David M. Findlay, President and Chief Executive Officer, commented, "Led by another quarter of strong loan growth, we are pleased with our operating performance. We're particularly encouraged by the strengthening economic indicators in our Indiana markets as our core lending business in the commercial and industrial sector grew by $43 million in the quarter."

Earnings for the first quarter of 2014 were negatively impacted by a non-cash provision for state income tax expense of $431,000, which resulted from a revaluation of the company's state deferred tax items. During the first quarter of 2014, the Indiana legislature approved new tax rates for financial institutions. The tax rate, currently 8.0%, is scheduled to drop to 6.5% for 2017. The new legislation further reduces the rate to 4.9%, phased-in beginning in 2019. This lower state tax rate going forward will reduce the benefit provided by the company's existing deferred tax items.

Excluding the effect of the non-cash adjustment, net income for the three months ended March 31, 2014 was $10.3 million, representing an increase of 12% over the comparable period of 2013. Diluted net income per share would have been $0.62 for the three month period ended March 31, 2014, representing an increase of 11% over the comparable period in 2013.

As previously announced, the board of directors approved a cash dividend for the first quarter of $0.21 per share, payable on May 5, 2014, to shareholders of record as of April 25, 2014. The quarterly dividend represents an 11% increase over the quarterly dividends paid for each quarter of 2013.

"This double digit increase in our dividend reflects our confidence in the strength and quality of our earnings and the extremely strong capital structure we have built through long-term and consistent performance," observed Findlay.

Average total loans for the first quarter of 2014 were $2.54 billion, an increase of $283.1 million, or 13% versus $2.26 billion for the comparable period in 2013. Total loans outstanding grew $311.7 million, or 14%, from $2.26 billion as of March 31, 2013 to $2.57 billion as of March 31, 2014. On a linked quarter basis, average total loans increased $78.2 million, or 3%, from $2.46 billion for the fourth quarter of 2013 to $2.54 billion for the first quarter of 2014.

The company's net interest margin was 3.38% in the first quarter of 2014, up from 3.17% for the first quarter of 2013. Further, the net interest margin improved from 3.33% in the fourth quarter of 2013. Despite downward pressure on loan yields and the prolonged low interest rate environment, the company improved its net interest margin in each of the past five quarters as a result of declines in deposit rates and overall funding costs and improvement in the investment portfolio yields.

The company's tangible common equity to tangible assets ratio was 10.18% at March 31, 2014, compared to 10.38% at March 31, 2013 and 10.05% at December 31, 2013. Average total deposits for the quarter ended March 31, 2014 were $2.64 billion versus $2.47 billion for the first quarter of 2013, an increase of 7%. On a linked quarter basis, average total deposits increased $64.8 million, or 2.5%.

Findlay added, "As a result of our strong capital structure, we are in a great position to continue our Indiana growth strategy.
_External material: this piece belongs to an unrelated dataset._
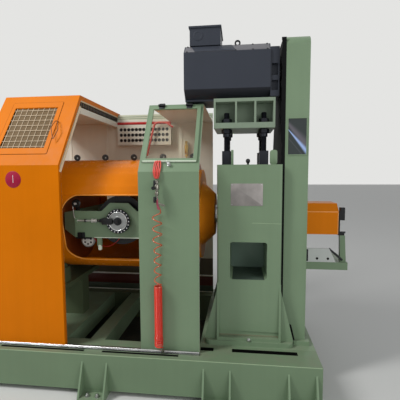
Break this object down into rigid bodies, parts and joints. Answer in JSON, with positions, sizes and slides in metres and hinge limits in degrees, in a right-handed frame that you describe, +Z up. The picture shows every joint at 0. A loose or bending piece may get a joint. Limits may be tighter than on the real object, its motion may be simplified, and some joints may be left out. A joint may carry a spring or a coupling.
{
  "type": "wire rope stranding machine",
  "caption": "Tubular stranding machine for wire rope: a rotating tube with bobbin cradles behind sliding hoods, driven by a belt from a motor on a pedestal.",
  "frame": {"origin": "on the floor under the machine axis, at the middle of the drive pedestal", "axes": "+X along the machine axis towards the take-off end, +Y away from the operator, +Z up"},
  "size_m": [5.085, 1.536, 2.566],
  "materials": {
    "green_enamel": "gloss enamel",
    "orange_enamel": "gloss enamel",
    "beige_enamel": "satin enamel",
    "dark_enamel": "satin enamel",
    "red_enamel": "gloss enamel",
    "steel": "turned",
    "cast_iron": "machined casting",
    "wire_mesh": "welded mesh",
    "clear_pane": "clear sheet",
    "dark_glass": "tinted",
    "rubber": "matt",
    "hose_plastic": "translucent",
    "brass": "machined"
  },
  "bodies": {
    "bed": {"bed_front_beam": "green_enamel", "bed_rear_beam": "green_enamel", "bed_crossbeams": "green_enamel", "bed_head_plate": "green_enamel", "bed_feet": "green_enamel", "drip_tray": "dark_enamel", "slide_rail": "steel", "rear_wall": "beige_enamel", "rear_top_rail": "beige_enamel", "guard_head": "green_enamel", "guard_bays": "green_enamel", "window_frames": "green_enamel", "window_panes": "clear_pane", "pedestal": "green_enamel", "pedestal_sole": "green_enamel", "tail_pedestal": "green_enamel", "support_stands": "green_enamel", "motor_base": "green_enamel", "jack_studs": "steel", "motor_frame": "dark_enamel", "motor_blower": "dark_enamel", "belt_loop": "rubber", "belt_guard": "green_enamel", "belt_guard_back": "dark_enamel", "belt_guard_pane": "dark_glass", "take_off_bracket": "green_enamel", "take_off_plate": "beige_enamel", "take_off_cover": "orange_enamel", "take_off_end": "dark_enamel", "vent_boxes": "beige_enamel", "pull_bars": "red_enamel", "air_hose": "hose_plastic", "hose_fittings": "brass"},
    "rotor": {"rotor_shells": "orange_enamel", "rotor_panels": "orange_enamel", "rotor_bulkheads": "dark_enamel", "rotor_neck": "orange_enamel", "rotor_shafts": "steel", "wire_guides": "dark_enamel", "main_pulley": "cast_iron"},
    "motor_rotor": {"motor_pulley": "cast_iron"},
    "cradle_1": {"cradle_1": "green_enamel"},
    "bobbin_1": {"bobbin_1": "steel", "brake_disc_1": "steel"},
    "sheave_1": {"guide_sheave_1": "steel"},
    "hood_1": {"hood_1": "orange_enamel", "hood_mesh_1": "wire_mesh"},
    "cradle_2": {"cradle_2": "green_enamel"},
    "bobbin_2": {"bobbin_2": "steel", "brake_disc_2": "steel"},
    "sheave_2": {"guide_sheave_2": "steel"},
    "hood_2": {"hood_2": "orange_enamel", "hood_mesh_2": "wire_mesh"},
    "cradle_3": {"cradle_3": "green_enamel"},
    "bobbin_3": {"bobbin_3": "steel", "brake_disc_3": "steel"},
    "sheave_3": {"guide_sheave_3": "steel"},
    "hood_3": {"hood_3": "orange_enamel", "hood_mesh_3": "wire_mesh"}
  },
  "joints": [
    {"name": "rotor_spin", "type": "hinge", "parent": "bed", "child": "rotor", "pos_m": [0, 0, 1.18], "axis": [1, 0, 0], "continuous": true},
    {"name": "motor_spin", "type": "hinge", "parent": "bed", "child": "motor_rotor", "pos_m": [0, -0.155, 2.241], "axis": [1, 0, 0], "continuous": true},
    {"name": "cradle_1_pivot", "type": "hinge", "parent": "rotor", "child": "cradle_1", "pos_m": [-0.969, 0, 1.18], "axis": [1, 0, 0], "continuous": true},
    {"name": "bobbin_1_spin", "type": "hinge", "parent": "cradle_1", "child": "bobbin_1", "pos_m": [-0.969, 0, 1.16], "axis": [0, 1, 0], "continuous": true},
    {"name": "sheave_1_spin", "type": "hinge", "parent": "cradle_1", "child": "sheave_1", "pos_m": [-1.233, -0.321, 1], "axis": [0, 1, 0], "continuous": true},
    {"name": "hood_1_slide", "type": "slide", "parent": "bed", "child": "hood_1", "axis": [1, 0, 0], "range_m": [0, 0.538]},
    {"name": "cradle_2_pivot", "type": "hinge", "parent": "rotor", "child": "cradle_2", "pos_m": [-2.139, 0, 1.18], "axis": [1, 0, 0], "continuous": true},
    {"name": "bobbin_2_spin", "type": "hinge", "parent": "cradle_2", "child": "bobbin_2", "pos_m": [-2.139, 0, 1.16], "axis": [0, 1, 0], "continuous": true},
    {"name": "sheave_2_spin", "type": "hinge", "parent": "cradle_2", "child": "sheave_2", "pos_m": [-2.403, -0.321, 1], "axis": [0, 1, 0], "continuous": true},
    {"name": "hood_2_slide", "type": "slide", "parent": "bed", "child": "hood_2", "axis": [1, 0, 0], "range_m": [0, 0.538]},
    {"name": "cradle_3_pivot", "type": "hinge", "parent": "rotor", "child": "cradle_3", "pos_m": [-3.309, 0, 1.18], "axis": [1, 0, 0], "continuous": true},
    {"name": "bobbin_3_spin", "type": "hinge", "parent": "cradle_3", "child": "bobbin_3", "pos_m": [-3.309, 0, 1.16], "axis": [0, 1, 0], "continuous": true},
    {"name": "sheave_3_spin", "type": "hinge", "parent": "cradle_3", "child": "sheave_3", "pos_m": [-3.573, -0.321, 1], "axis": [0, 1, 0], "continuous": true},
    {"name": "hood_3_slide", "type": "slide", "parent": "bed", "child": "hood_3", "axis": [1, 0, 0], "range_m": [0, 0.538]}
  ],
  "couplings": [
    {"joint": "motor_spin", "follows": "rotor_spin", "ratio": 2.6667},
    {"joint": "cradle_1_pivot", "follows": "rotor_spin", "ratio": -1},
    {"joint": "cradle_2_pivot", "follows": "rotor_spin", "ratio": -1},
    {"joint": "cradle_3_pivot", "follows": "rotor_spin", "ratio": -1}
  ]
}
During the quarter, we experienced loan growth across all of our Indiana markets and believe that our reputation and positioning as a smartly aggressive commercial lender has further strengthened as we start the year."

For the fifth consecutive quarter, the company did not record a provision for loan losses. The absence of a provision for loan losses was generally driven by the stabilization and improvement in key loan quality metrics, including lower levels of nonperforming loans, appropriate reserve coverage of nonperforming loans, continuing signs of stabilization in the economic conditions of the company's markets and general signs of improvement in its borrowers' performance and future prospects. The company's allowance for loan losses as of March 31, 2014 was $46.1 million compared to $50.8 million as of March 31, 2013 and $48.8 million as of December 31, 2013. The allowance for loan losses represented 1.79% of total loans as of March 31, 2014 versus 2.25% at March 31, 2013 and 1.92% as of December 31, 2013. Further, the allowance for loan losses as a percentage of nonperforming loans increased to 306% as of March 31, 2014, versus 234% at March 31, 2013, and 204% as of December 31, 2013.

Nonperforming assets decreased 27% to $16.3 million as of March 31, 2014 versus $22.4 million as of March 31, 2013. On a linked quarter basis, nonperforming assets were 33% lower than the $24.4 million reported on December 31, 2013. The decrease in nonperforming assets during the first quarter of 2014 primarily resulted from payoffs of $4.3 million and charge offs of $2.4 million recognized on a commercial relationship consisting of three loans totaling $6.7 million. In addition, one commercial credit of $1.4 million was removed from the impaired category due to improved performance. The ratio of nonperforming assets to total assets at March 31, 2014, was 0.50% versus 0.77% at both March 31, 2013 and December 31, 2013. Net charge-offs totaled $2.7 million in the first quarter of 2014 versus $626,000 during the first quarter of 2013 and $1.0 million during the linked fourth quarter of 2013.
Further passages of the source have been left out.